An Effective and Resilient Backdoor Attack Framework against Deep Neural Networks and Vision Transformers

Abstract

Recent studies have revealed the vulnerability of Deep Neural Network (DNN) models to backdoor attacks. However, existing backdoor attacks arbitrarily set the trigger mask or use a randomly selected trigger which restricts the effectiveness and robustness of the generated backdoor triggers. In this paper, we propose a novel attention-based mask generation methodology that searches for the optimal trigger shape and location. To make the backdoored samples more natural, we introduce a Quality-of-Experience (QoE) term into the loss function and carefully adjust the transparency value of the trigger. To further improve the prediction accuracy of the victim model, we proposed an alternating retraining algorithm in the backdoor injection process. Besides, we launch the backdoor attack under a co-optimized attack framework that alternately optimizes the backdoor trigger and backdoored model to further improve the attack performance. Apart from DNN model, we also extend our proposed attack method against vision transformers.
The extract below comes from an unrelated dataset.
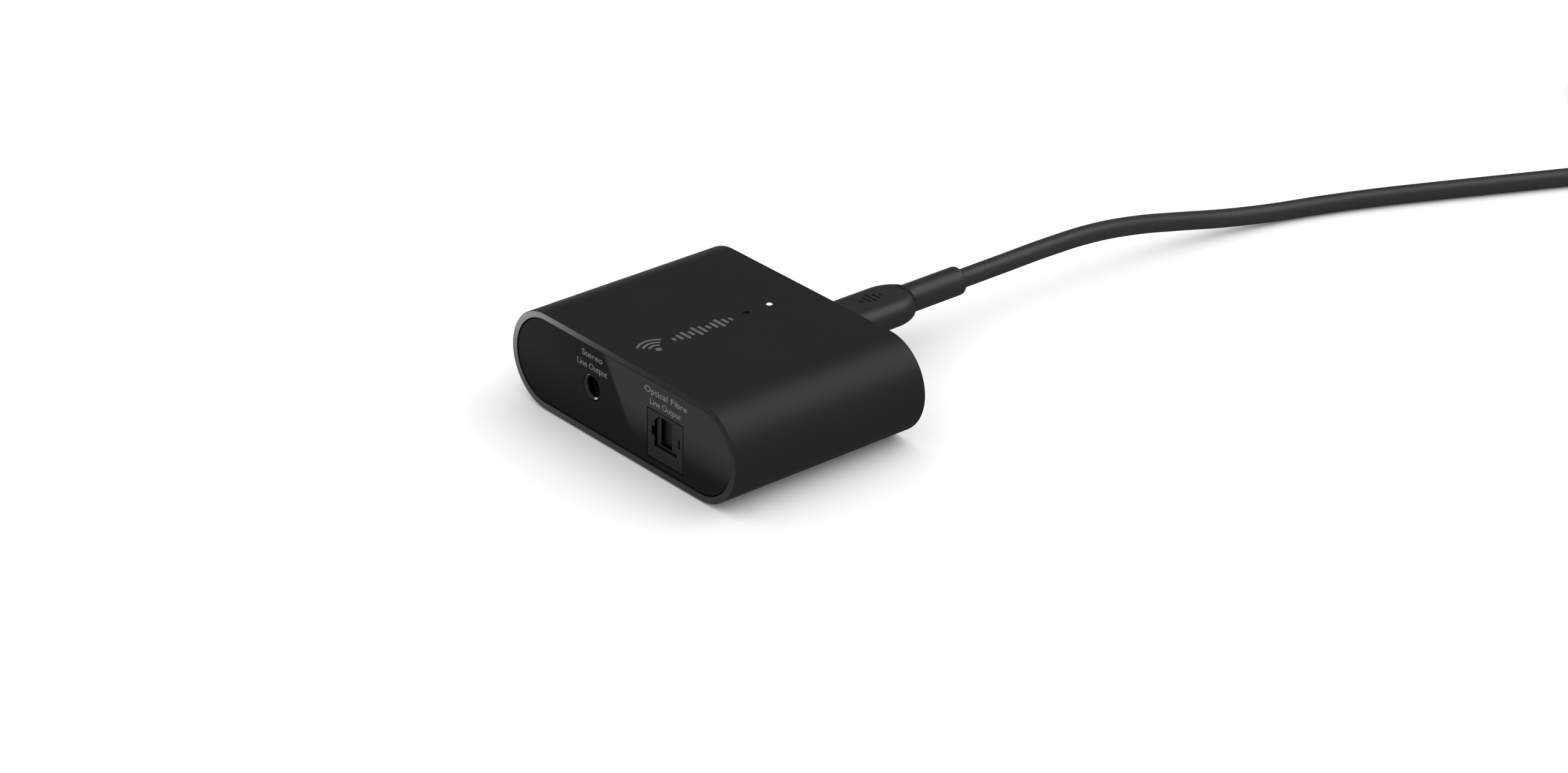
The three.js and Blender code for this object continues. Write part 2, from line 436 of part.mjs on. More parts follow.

We evaluate our proposed method with extensive experiments on VGG-Flower, CIFAR-10, GTSRB, CIFAR-100, and ImageNette datasets. It is shown that we can increase the attack success rate by as much as 82% over baselines when the poison ratio is low and achieve a high QoE of the backdoored samples. Our proposed backdoor attack framework also showcases robustness against state-of-the-art backdoor defenses.